I don’t know what to do. I don’t know what to do about Them. But which Them? I look in the mirror. I don’t know what to do
about Us.
Why
Walk In Peace? I return from Auschwitz. But I can’t return. I can’t return the
same ol’ person taking the same ol’ steps. I need to walk some new
steps. No—I need to step differently. Intentionally.
Why walk? I’ve walked for years. Almost half a century. (Funny story is: I crawled till I was two; there were fears I would never walk. And then one day I stood—and ran.) I walk because I like the feel of movement. I live with chronic pain. Walking stirs up the inner landscape, gets the ions a-bopping so it feels less like pain…and more like life. When I walk, I feel alive. I walk because I like to meet my ground intimately. Nothing between us. And I walk because I like to experience the ‘along the way’s. From here to there. I don’t want to miss the middles. I walk whenever I can. Wherever I can. It’s a slower way of getting around, for sure. But I can feel myself wearing my steps, feel the steps of a lifetime on these feet. I can say it was me who took them. I stepped through my life. So it’s no surprise that I walk.

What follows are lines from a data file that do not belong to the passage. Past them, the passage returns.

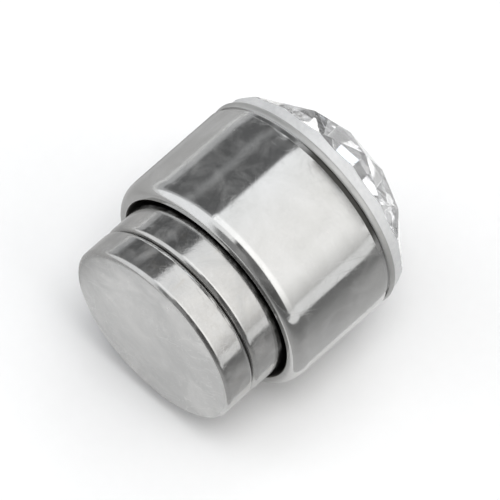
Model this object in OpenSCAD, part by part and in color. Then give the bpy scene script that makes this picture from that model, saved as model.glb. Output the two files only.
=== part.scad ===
// Magnetic stud earring: a round brilliant stone glued into a polished metal cup,
// with a disc magnet let into the cup's rear and a loose disc magnet behind it.
// It is built along its own axis, from the back face to the stone's table,
// and then laid down on the cup's side.

/* [Magnets] */
// Diameter of both disc magnets
magnet_d = 5; // [3:0.1:8]
// Thickness of the loose magnet that goes behind the ear
back_magnet_t = 0.9; // [0.5:0.05:2]
// Thickness of the magnet glued into the cup
front_magnet_t = 1.5; // [1:0.05:3]
// How far the cup's magnet stands out of the cup
magnet_proud = 0.91; // [0.1:0.01:0.95]
// Rounding of the magnets' edges
magnet_edge_r = 0.12; // [0.05:0.01:0.2]
// Gap between the two magnets when they are closed
magnet_gap = 0.02; // [0.01:0.01:0.1]

/* [Cup] */
// Gap round the magnet in the mouth of the cup
mouth_gap = 0.13; // [0.05:0.01:0.5]
// Wall of the cup round that gap
mouth_wall = 0.37; // [0.3:0.01:0.8]
// How far the mouth's rounded shoulder runs along the wall
shoulder_l = 0.42; // [0.1:0.01:0.5]
// How far the shoulder runs across the mouth's face
shoulder_w = 0.24; // [0.05:0.01:0.25]
// Rounding of the mouth's inner edge
mouth_edge_r = 0.04; // [0.02:0.01:0.05]
// Glue under the magnet
glue_gap = 0.03; // [0.01:0.01:0.1]
// Metal left between the magnet's recess and the stone's seat
web_t = 0.15; // [0.1:0.01:1]
// Thickness of the lip round the stone
lip_wall = 0.08; // [0.06:0.01:0.5]
// Height of the lip in front of the shadow groove
lip_h = 0.18; // [0.1:0.01:0.4]
// Height of girdle that the lip covers
lip_cover = 0.05; // [0.02:0.01:0.15]
// Rounding of the lip's outer edge
lip_edge_r = 0.05; // [0.02:0.01:0.055]
// Width of the shadow groove
groove_w = 0.14; // [0.05:0.01:0.25]
// Depth of the shadow groove
groove_depth = 0.07; // [0.03:0.01:0.1]

/* [Stone] */
// Diameter of the stone at its girdle
stone_d = 5.8; // [4:0.1:8]
// Diameter of the table, from corner to corner
table_d = 3.04; // [2:0.02:3.8]
// Angle of the crown's kite facets to the girdle
crown_angle = 39.5; // [30:0.5:42]
// Angle of the pavilion's main facets to the girdle
pavilion_angle = 40.75; // [38:0.25:43]
// Thickness of the girdle where the facets' corners meet it
girdle_t = 0.38; // [0.2:0.01:0.5]
// How far the star facets reach from the table towards the girdle
star_share = 0.5; // [0.4:0.01:0.6]
// How far the lower half facets reach from the girdle towards the culet
lower_half_share = 0.77; // [0.7:0.01:0.85]
// Gap between the stone and the metal round it
stone_gap = 0.02; // [0.01:0.005:0.05]

/* [Hidden] */
$fn = 96;
// Overrun of every cut past the surface that it opens
over = 1;
// A round brilliant has eight mains, eight stars and sixteen halves a side
mains = 8;
main_turn = 360 / mains;
half_turn = main_turn / 2;
quarter_turn = half_turn / 2;
// Flats of the girdle along each half facet
girdle_steps = 4;
ring = 2 * mains * girdle_steps;
// Bands that make up the mouth's shoulder
shoulder_steps = 10;

magnet_r = magnet_d / 2;
recess_r = magnet_r + mouth_gap;
mouth_r = recess_r + mouth_wall;
stone_r = stone_d / 2;
lip_bore_r = stone_r + stone_gap;
lip_r = lip_bore_r + lip_wall;
widest_r = max(mouth_r, lip_r);

// The stone's heights are measured from the top of its girdle
table_r = table_d / 2;
table_edge_r = table_r * cos(half_turn);
crown_h = (stone_r - table_r) * tan(crown_angle);
star_tip_r = table_edge_r + star_share * (stone_r - table_edge_r);
star_tip_h = (stone_r - star_tip_r * cos(half_turn)) * tan(crown_angle);

// The pavilion's depths are measured from the bottom of its girdle
pavilion_h = stone_r * tan(pavilion_angle);
lower_tip_r = stone_r * (1 - lower_half_share);
lower_tip_h = (stone_r - lower_tip_r * cos(half_turn)) * tan(pavilion_angle);

// Stations along the axis, from the back face of the loose magnet
front_magnet_z = back_magnet_t + magnet_gap;
mouth_z = front_magnet_z + magnet_proud;
recess_floor_z = front_magnet_z + front_magnet_t + glue_gap;
seat_floor_z = recess_floor_z + web_t;
// The steepest edge of the pavilion runs from the girdle to a lower half's tip
seat_angle = atan(lower_tip_h / (stone_r - lower_tip_r));
// The seat's cone is offset from the pavilion by the gap, and its tip by more
seat_tip_gap = stone_gap / cos(seat_angle);
culet_z = seat_floor_z + seat_tip_gap;
girdle_bottom_z = culet_z + pavilion_h;
girdle_top_z = girdle_bottom_z + girdle_t;
table_z = girdle_top_z + crown_h;
lip_top_z = girdle_bottom_z + lip_cover;
groove_z = lip_top_z - lip_h - groove_w;

// Puts the axis level, pointing along +Y, with the cup's side on the surface
// and a flat of the stone's girdle, not a corner, facing down
module lay_down() {
  translate([0, -table_z / 2, widest_r])
    rotate([-90, 0, 0])
      rotate([0, 0, 180 / ring])
        children();
}

// Ring that rounds the outer edge at the foot of a cylinder
module outer_edge_cut(r, edge_r) {
  rotate_extrude()
    translate([r - edge_r, 0])
      difference() {
        translate([0, -over])
          square([edge_r + over, edge_r + over]);
        translate([0, edge_r])
          circle(r = edge_r);
      }
}

// Ring that leaves a long shoulder, a quarter of an ellipse, at the foot of a cylinder
module shoulder_cut(r, length, width) {
  turn = 90 / shoulder_steps;
  rotate_extrude()
    polygon(concat(
      [[r + over, length], [r + over, -over], [r - width, -over]],
      [for (i = [0 : shoulder_steps])
        [r - width * (1 - sin(i * turn)), length * (1 - cos(i * turn))]]
    ));
}

// Ring that rounds the inner edge at the foot of a bore
module inner_edge_cut(r, edge_r) {
  rotate_extrude()
    translate([r, 0])
      difference() {
        translate([-edge_r, -over])
          square([2 * edge_r, edge_r + over]);
        translate([edge_r, edge_r])
          circle(r = edge_r);
      }
}

// Same ring at the top of a solid
module at_top(z) {
  translate([0, 0, z])
    mirror([0, 0, 1])
      children();
}

module disc_magnet(t) {
  difference() {
    cylinder(r = magnet_r, h = t);
    outer_edge_cut(magnet_r, magnet_edge_r);
    at_top(t)
      outer_edge_cut(magnet_r, magnet_edge_r);
  }
}

// Height that a half facet's plane gives up on the girdle's circle at a step round it,
// where the plane runs through two points of the circle and a tip nearer the axis
function half_dip(step, tip_r, tip_h) =
  let (turn = step * half_turn / girdle_steps)
  let (middle = (floor(step / girdle_steps) + 0.5) * half_turn)
  let (slope = tip_h / ((stone_r - tip_r) * cos(quarter_turn)))
  stone_r * (cos(turn - middle) - cos(quarter_turn)) * slope;

function polar(r, turn, z) = [r * cos(turn), r * sin(turn), z];

// Corner numbers, level by level from the table to the culet
main_steps = 2 * girdle_steps;
star_at = mains;
top_at = star_at + mains;
bottom_at = top_at + ring;
lower_at = bottom_at + ring;
culet_at = lower_at + mains;

stone_corners = concat(
  [for (i = [0 : mains - 1]) polar(table_r, i * main_turn, table_z)],
  [for (i = [0 : mains - 1])
    polar(star_tip_r, (i + 0.5) * main_turn, girdle_top_z + star_tip_h)],
  [for (i = [0 : ring - 1])
    polar(stone_r, i * 360 / ring, girdle_top_z - half_dip(i, star_tip_r, star_tip_h))],
  [for (i = [0 : ring - 1])
    polar(stone_r, i * 360 / ring,
      girdle_bottom_z + half_dip(i, lower_tip_r, lower_tip_h))],
  [for (i = [0 : mains - 1])
    polar(lower_tip_r, (i + 0.5) * main_turn, girdle_bottom_z - lower_tip_h)],
  [[0, 0, culet_z]]
);

// Each facet's corners run clockwise, seen from outside
table_facet = [[for (i = [0 : mains - 1]) mains - 1 - i]];
stars = [for (i = [0 : mains - 1]) [i, (i + 1) % mains, star_at + i]];
kites = [for (i = [0 : mains - 1])
  [i, star_at + i, top_at + i * main_steps, star_at + (i + mains - 1) % mains]];
upper_halves = [for (h = [0 : 2 * mains - 1])
  concat([star_at + floor(h / 2)],
    [for (j = [girdle_steps : -1 : 0]) top_at + (h * girdle_steps + j) % ring])];
girdle = [for (i = [0 : ring - 1])
  [top_at + i, top_at + (i + 1) % ring, bottom_at + (i + 1) % ring, bottom_at + i]];
lower_halves = [for (h = [0 : 2 * mains - 1])
  concat([lower_at + floor(h / 2)],
    [for (j = [0 : girdle_steps]) bottom_at + (h * girdle_steps + j) % ring])];
lower_mains = [for (i = [0 : mains - 1])
  [culet_at, lower_at + (i + mains - 1) % mains, bottom_at + i * main_steps, lower_at + i]];

module stone() {
  color("aliceblue")
    lay_down()
      polyhedron(stone_corners,
        concat(table_facet, stars, kites, upper_halves, girdle, lower_halves, lower_mains));
}

module cup() {
  color("silver")
    lay_down()
      difference() {
        translate([0, 0, mouth_z])
          cylinder(r1 = mouth_r, r2 = lip_r, h = lip_top_z - mouth_z);
        magnet_recess();
        stone_seat();
        shadow_groove();
        translate([0, 0, mouth_z])
          shoulder_cut(mouth_r, shoulder_l, shoulder_w);
        translate([0, 0, mouth_z])
          inner_edge_cut(recess_r, mouth_edge_r);
        at_top(lip_top_z)
          outer_edge_cut(lip_r, lip_edge_r);
      }
}

module magnet_recess() {
  translate([0, 0, mouth_z - over])
    cylinder(r = recess_r, h = recess_floor_z - mouth_z + over);
}

// Cone under the pavilion, and the bore of the lip above it
module stone_seat() {
  seat_h = lip_bore_r * tan(seat_angle);
  translate([0, 0, girdle_bottom_z - seat_h])
    intersection() {
      cylinder(r1 = 0, r2 = lip_bore_r, h = seat_h);
      translate([0, 0, seat_h - girdle_bottom_z + seat_floor_z])
        cylinder(r = stone_d, h = stone_d);
    }
  translate([0, 0, girdle_bottom_z])
    cylinder(r = lip_bore_r, h = lip_cover + over);
}

module shadow_groove() {
  translate([0, 0, groove_z])
    difference() {
      cylinder(r = widest_r + over, h = groove_w);
      cylinder(r = lip_r - groove_depth, h = groove_w);
    }
}

module front_magnet() {
  color([0.80, 0.80, 0.78])
    lay_down()
      translate([0, 0, front_magnet_z])
        disc_magnet(front_magnet_t);
}

module back_magnet() {
  color([0.74, 0.74, 0.74])
    lay_down()
      disc_magnet(back_magnet_t);
}

stone();
cup();
front_magnet();
back_magnet();
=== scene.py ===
# Magnetic stud earring lying on its cup's side: a brilliant stone, a polished cup and two disc magnets
from math import cos, pi, radians, sin, tan

import bmesh
import bpy
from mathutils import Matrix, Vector


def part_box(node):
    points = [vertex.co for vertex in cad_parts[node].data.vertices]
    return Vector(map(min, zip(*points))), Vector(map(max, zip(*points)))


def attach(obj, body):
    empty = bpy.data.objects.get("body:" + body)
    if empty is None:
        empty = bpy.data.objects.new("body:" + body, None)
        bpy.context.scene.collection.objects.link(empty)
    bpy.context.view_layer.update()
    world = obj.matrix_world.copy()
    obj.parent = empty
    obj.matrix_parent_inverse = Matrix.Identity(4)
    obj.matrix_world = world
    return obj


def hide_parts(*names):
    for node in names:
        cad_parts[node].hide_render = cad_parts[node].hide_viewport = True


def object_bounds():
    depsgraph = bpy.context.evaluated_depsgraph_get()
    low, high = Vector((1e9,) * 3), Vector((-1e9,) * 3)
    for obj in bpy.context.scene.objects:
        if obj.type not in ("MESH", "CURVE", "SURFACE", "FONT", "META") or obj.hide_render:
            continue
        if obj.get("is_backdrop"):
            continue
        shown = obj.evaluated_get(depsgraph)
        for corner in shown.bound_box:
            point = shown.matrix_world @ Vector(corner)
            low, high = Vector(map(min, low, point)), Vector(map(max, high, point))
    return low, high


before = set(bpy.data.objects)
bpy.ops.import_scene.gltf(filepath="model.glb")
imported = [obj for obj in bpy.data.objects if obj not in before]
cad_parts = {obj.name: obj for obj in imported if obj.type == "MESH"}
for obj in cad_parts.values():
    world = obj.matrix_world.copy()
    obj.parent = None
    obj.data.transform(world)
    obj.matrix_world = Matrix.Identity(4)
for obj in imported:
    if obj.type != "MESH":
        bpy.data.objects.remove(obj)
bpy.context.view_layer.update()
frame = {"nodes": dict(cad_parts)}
print("frame loaded:", ", ".join(frame["nodes"]))

mm = 0.001

# Where the earring's axis runs, and where its stations start: at the back face of the loose magnet
cupLow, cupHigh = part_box("cup")
earringAxis = {
    "x": (cupLow.x + cupHigh.x) / 2,
    "z": (cupLow.z + cupHigh.z) / 2,
    "backY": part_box("back_magnet")[0].y,
    "turnSteps": 256,  # flats round everything that is turned
}


def stationOf(y):
    return (y - earringAxis["backY"]) / mm


def placeOnAxis(station, radius, angle):
    # stations and radii in millimetres, angle from +X towards +Z
    return Vector((
        earringAxis["x"] + radius * mm * cos(angle),
        earringAxis["backY"] + station * mm,
        earringAxis["z"] + radius * mm * sin(angle),
    ))


def roundedCorner(station, radius, length, depth, start, end, steps=10):
    # profile points round a corner whose centre is at (station, radius)
    points = []
    for step in range(steps + 1):
        turn = start + (end - start) * step / steps
        points.append((station + length * cos(turn), radius + depth * sin(turn)))
    return points


def newPiece(name, meshWork, body, node, materials):
    mesh = bpy.data.meshes.new(name)
    bmesh.ops.recalc_face_normals(meshWork, faces=meshWork.faces[:])
    meshWork.to_mesh(mesh)
    meshWork.free()
    piece = bpy.data.objects.new(name, mesh)
    bpy.context.scene.collection.objects.link(piece)
    for material in materials:
        mesh.materials.append(material)
    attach(piece, body)
    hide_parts(node)
    return piece


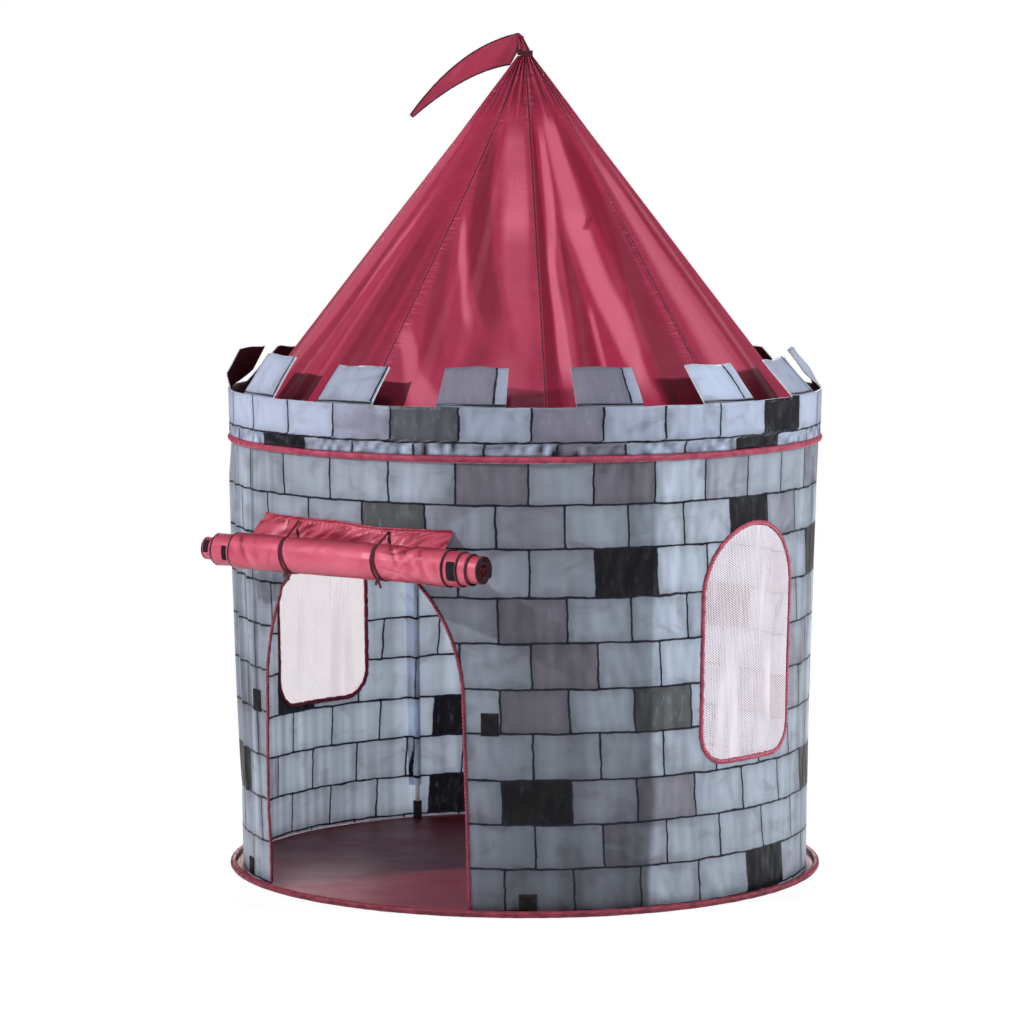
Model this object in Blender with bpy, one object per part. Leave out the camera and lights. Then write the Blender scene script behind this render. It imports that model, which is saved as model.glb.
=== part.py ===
"""Round castle play tent: printed wall on two hoops, conical roof, rolled-up door flap.

Metres, +Z up. The origin is on the tent's axis at the underside of the floor sheet, and the
door faces -Y. An azimuth is counted in degrees from the door towards +X.
"""

import math

import bmesh
import bpy
from mathutils import Vector

# Clearances
SEAM_GAP = 0.0003
SOCKET_GAP = 0.0005

# Hoops and the cloth sleeves that hold them
HOOP_RADIUS = 0.497
HOOP_HEIGHT = 0.7325
HOOP_WIRE_RADIUS = 0.0035
SLEEVE_RADIUS = 0.0055
SLEEVE_CLOTH = 0.0012
RING_STEPS = 72
WIRE_SIDES = 5
SLEEVE_START_DEGREES = 210.0
SLEEVE_FACETS = 5
SLEEVE_FACET_DEGREES = 60.0

# Floor and wall cloth
FLOOR_CLOTH = 0.0015
WALL_CLOTH = 0.0015
WALL_FOOT_INSET = 0.017
WALL_TOP_INSET = 0.0005
WALL_SAG = 0.003
POLE_RIDGE = 0.0015
POLE_RIDGE_DEGREES = 4.0
WALL_ROW_COUNT = 6
POLE_COUNT = 4
POLE_DOOR_MARGIN = 0.04323

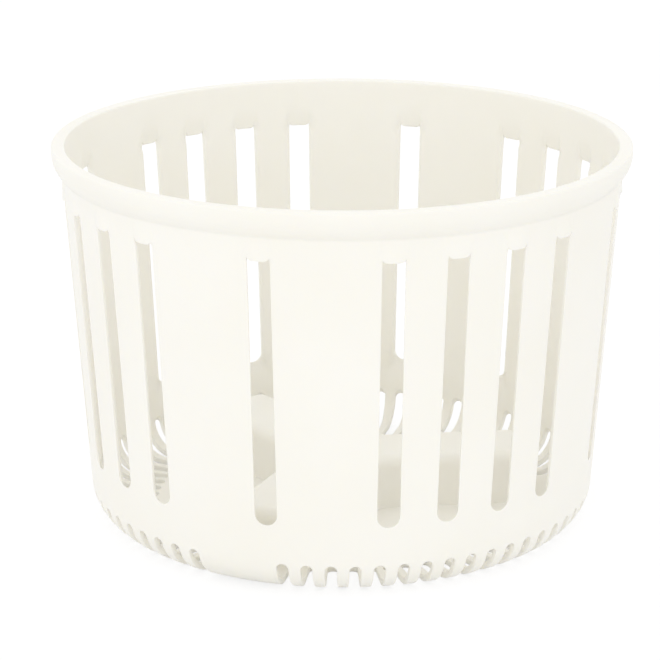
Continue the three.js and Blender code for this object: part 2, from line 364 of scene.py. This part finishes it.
def wall_slot_outlines():
    """The slot's edge on the outside, and its wider edge on the inside."""
    half = SLOT_WIDTH / 2
    low = SLOT_BOTTOM + half
    corner_x = half + FLAP_SIDE_LAP - FLAP_CORNER
    corner_z = FLAP_EDGE + FLAP_CORNER
    reach = math.degrees(math.acos((half - corner_x) / FLAP_CORNER))
    peak = corner_z - FLAP_CORNER * math.sin(math.radians(reach))
    bend = peak - SLOT_FLARE_FADE
    side_steps, bend_steps, top_steps, arc_steps, round_steps = 24, 8, 8, 6, 16

    outside = arc(0, low, half, 180, 360, round_steps)[:-1]
    outside += line((half, low), (half, bend), side_steps)
    outside += line((half, bend), (half, peak), bend_steps)
    outside += arc(corner_x, corner_z, FLAP_CORNER, -reach, -90, arc_steps)[:-1]
    outside += line((corner_x, FLAP_EDGE), (-corner_x, FLAP_EDGE), top_steps)
    outside += arc(-corner_x, corner_z, FLAP_CORNER, -90, -180 + reach, arc_steps)[:-1]
    outside += line((-half, peak), (-half, bend), bend_steps)
    outside += line((-half, bend), (-half, low), side_steps)

    def widen(x, z):
        """The same point on the inside: wider, but pinched at the flap, which climbs inwards."""
        if z < low:
            grow = 1 + SLOT_FLARE / half
            return x * grow, low + (z - low) * grow
        beside = min(max((abs(x) - corner_x) / (half - corner_x), 0.0), 1.0)
        up = min(max((z - bend) / (peak - bend), 0.0), 1.0) if beside == 1.0 else 1.0
        fade = up * up * (3 - 2 * up)
        out = SLOT_FLARE * (1 - fade) - SLOT_PINCH * fade * beside
        return math.copysign(abs(x) + out, x), z + FLAP_RISE * fade

    return outside, [widen(x, z) for x, z in outside]


def base_slot_outline(reach, top_height, side):
    """A slot round the base as (across, length along the profile)."""
    half = BASE_WIDTH / 2
    start = reach + half
    end = length_at_height(top_height, side) - half
    round_steps, floor_steps, side_steps = 12, 4, 10
    outline = arc(0, start, half, 180, 360, round_steps)[:-1]
    outline += line((half, start), (half, CORNER_START), floor_steps)
    outline += line((half, CORNER_START), (half, end), side_steps)
    outline += arc(0, end, half, 0, 180, round_steps)[:-1]
    outline += line((-half, end), (-half, CORNER_START), side_steps)
    outline += line((-half, CORNER_START), (-half, start), floor_steps)
    return outline


def wall_slot_azimuths():
    places = [p for p in range(SLOT_PLACES) if p not in SOLID_PLACES]
    return [math.radians(SLOT_FIRST + 360 * p / SLOT_PLACES) for p in places]


def base_slot_reach(from_arm):
    """Where a slot at this angle from an arm's middle must end, to clear the arm's end."""
    half = BASE_WIDTH / 2
    clear = ARM_END + BASE_ARM_GAP + half
    far, wide = ARM_REACH - ARM_END, ARM_FOOT_HALF - ARM_END
    along = far * math.cos(from_arm) + wide * math.sin(from_arm)
    across = far * math.sin(from_arm) - wide * math.cos(from_arm)
    if across >= clear:
        return BASE_REACH
    return max(BASE_REACH, along + math.sqrt(clear**2 - across**2) - half)


def base_slots():
    """(azimuth, reach) of each slot round the base."""
    slots = []
    pitch = 360 / ARM_COUNT
    for place in range(BASE_PLACES):
        azimuth = ARM_FIRST + 360 * place / BASE_PLACES
        turns = (azimuth - ARM_FIRST) / pitch
        from_arm = abs(turns - round(turns)) * pitch
        if from_arm > ARM_BLANK:
            slots.append((math.radians(azimuth), base_slot_reach(math.radians(from_arm))))
    return slots


# ---- The shell -------------------------------------------------------------------------


def place_on(side, across, length, azimuth, out=0.0):
    """A point of the shell's side, across a hole's middle, moved out along the radius."""
    radius, z = side(length)
    return at_azimuth(radius + out, azimuth + math.asin(across / radius), z)


def through(across, length, azimuth, depth):
    """A point inside the wall: depth 0 is the outside and 1 the inside."""
    outer, inner = outside_at(length), inside_at(length)
    radius = outer[0] + (inner[0] - outer[0]) * depth
    z = outer[1] + (inner[1] - outer[1]) * depth
    return at_azimuth(radius, azimuth + math.asin(across / radius), z)


def in_disc(length, azimuth):
    """Where this length along the profile, at this azimuth, lies in the flat disc."""
    return Vector((length * math.cos(azimuth), length * math.sin(azimuth)))


class Sheet:
    """One side of the shell: hole loops and scattered points, joined by triangles."""

    def __init__(self, surface):
        self.surface = surface
        self.flat = []
        self.ids = []
        self.holes = []

    def point(self, length, azimuth, place):
        self.flat.append(in_disc(length, azimuth))
        self.ids.append(self.surface.add(place))

    def hole(self, flat_points, vertex_ids):
        start = len(self.flat)
        self.flat.extend(flat_points)
        self.ids.extend(vertex_ids)
        loop = list(range(start, len(self.flat)))
        area = sum(
            self.flat[a].x * self.flat[b].y - self.flat[b].x * self.flat[a].y
            for a, b in zip(loop, loop[1:] + loop[:1])
        )
        self.holes.append(loop if area > 0 else loop[::-1])

    def triangulate(self):
        whole_hull, nearest = 0, 1e-6
        made = geometry.delaunay_2d_cdt(self.flat, [], self.holes, whole_hull, nearest)
        triangles, origins, of_hole = made[2], made[3], made[5]
        assert all(origins), "two hole outlines cross"
        for triangle, inside in zip(triangles, of_hole):
            if not inside:
                self.surface.faces.append(tuple(self.ids[origins[c][0]] for c in triangle))


def flat_place(across, length, azimuth, side):
    """The same for a point across a hole's middle."""
    return in_disc(length, azimuth + math.asin(across / side(length)[0]))


def height_to_length(z, side):
    """On the wall only, where height and length go together."""
    return CORNER_END + (z - side(CORNER_END)[1]) / math.cos(WALL_DRAFT)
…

It’s the natural thing for me to do.
Why
Walk In Peace? Why walk at all? I don’t know what to do about the wars that spread across the
globe like the deadliest of plagues. I don’t know what to do about the wars
that seed our hearts. ‘I don’t know’ runs deep, deep as the ground I walk on. But I know how to walk. Put one foot in front of the other and point my steps forward.